- Born: 1985 (approximately) Cuba
- Occupations: Actress, Comedian
- Years active: 2001–present

= Zajaris Fernández =

Cuban actress and comedian

Zajaris Fernández (born 1985 in Cuba) is a Cuban actress and comedian best known for her work in Cuban television, theater, and film. She rose to prominence through her participation in the comedy show "Alegrías de Sobremesa and her roles in several television series, including ¿Jura decir la verdad? (2001).

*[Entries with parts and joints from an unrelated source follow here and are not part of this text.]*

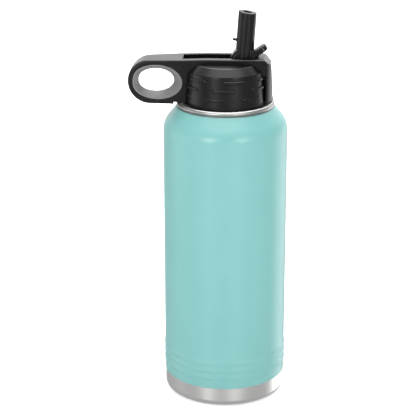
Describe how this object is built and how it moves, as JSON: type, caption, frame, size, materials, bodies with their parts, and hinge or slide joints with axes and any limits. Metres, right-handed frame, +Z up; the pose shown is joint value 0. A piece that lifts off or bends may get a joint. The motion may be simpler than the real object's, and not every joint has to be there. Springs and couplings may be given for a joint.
{
  "type": "insulated water bottle",
  "caption": "Double-wall steel bottle with a coated body, bare base band, screw-on cap, finger loop and a flip-up drinking spout on a straw.",
  "frame": {"origin": "centre of the face the bottle stands on, on the bottle's axis", "axes": "+Z up along the bottle's axis, the finger loop points to -X, the spout's hinge axis runs along Y"},
  "size_m": [0.1178, 0.093, 0.2949],
  "materials": {
    "steel": "satin brushed stainless steel",
    "teal_coat": "fine satin powder coat",
    "black_plastic": "satin moulded polypropylene",
    "silicone": "matt silicone",
    "straw_plastic": "clear satin polypropylene",
    "foil": "thin copper-toned foil",
    "getter_metal": "dull sintered metal"
  },
  "bodies": {
    "bottle": {"outer_shell": "steel", "powder_coat": "teal_coat", "inner_liner": "steel", "radiation_foil": "foil", "base_cup": "steel", "vacuum_seal": "steel", "getter": "getter_metal", "base_disc": "steel"},
    "gasket": {"cap_gasket": "silicone"},
    "cap": {"grip_cap": "black_plastic", "cap_thread_sleeve": "black_plastic", "carry_strap": "black_plastic", "loop_liner": "black_plastic", "spout_seal": "silicone", "straw_socket": "black_plastic", "straw": "straw_plastic", "vent_valve": "silicone"},
    "spout": {"flip_spout": "black_plastic"}
  },
  "joints": [
    {"name": "cap_rise", "type": "slide", "parent": "bottle", "child": "gasket", "axis": [0, 0, 1], "range_m": [0, 0.0063]},
    {"name": "cap_turn", "type": "hinge", "parent": "gasket", "child": "cap", "pos_m": [0, 0, 0], "axis": [0, 0, 1], "range_deg": [0, 450]},
    {"name": "spout_flip", "type": "hinge", "parent": "cap", "child": "spout", "pos_m": [0.0134, 0, 0.25807], "axis": [0, 1, 0], "range_deg": [-93.75, 0]}
  ],
  "couplings": [
    {"joint": "cap_rise", "follows": "cap_turn", "m_per_rad": 0.00079577}
  ]
}
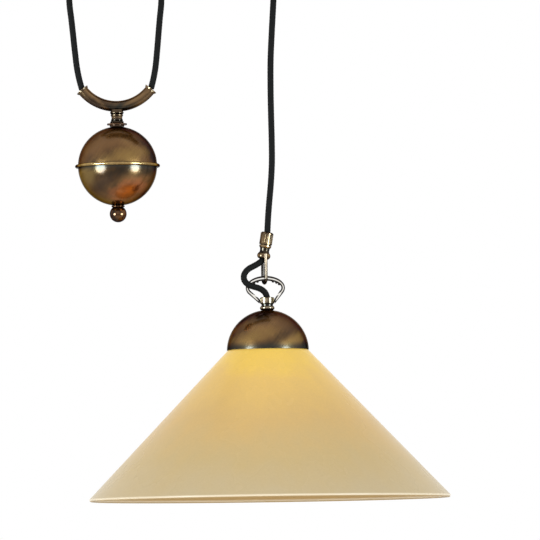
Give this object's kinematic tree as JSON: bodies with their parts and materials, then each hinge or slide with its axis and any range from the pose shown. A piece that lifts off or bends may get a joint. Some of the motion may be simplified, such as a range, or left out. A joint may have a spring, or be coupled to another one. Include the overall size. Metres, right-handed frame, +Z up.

== Early life and career ==
Zajaris Fernández began her career in Cuban television in the early 2000s. She quickly became a beloved figure in Cuban entertainment thanks to her versatility as an actress and comedian. Over the years, she has been involved in a wide variety of projects, from comedy to drama.

== Filmography ==
- Alegrías de Sobremesa (2001–2017) – A comedy-musical program that became a staple of Cuban television during its run.
- ¿Jura decir la verdad? (2001) – A Cuban comedy program where Zajaris portrayed various characters, including Lissette Tamaño del Busto.
- Mi robot sexual (2019) – A Cuban film in which Zajaris played a key role.
- El show de Alexis Valdés (2020) – A Cuban variety show where Zajaris showcased her comedic talent.
- Al compás del Son (2018) – A Cuban telenovela in which Zajaris played a prominent role, known for its musical and dramatic elements.

== Personal life ==
In 2017, Zajaris was diagnosed with a brain tumor. Therefore, she recently gave an interview to Destino Talk, in which she revealed how this difficult process has been for her and her family. However, she also shows us how, instead of letting this illness break her down, she decided to stay strong; learning to cope with it without stopping enjoying life.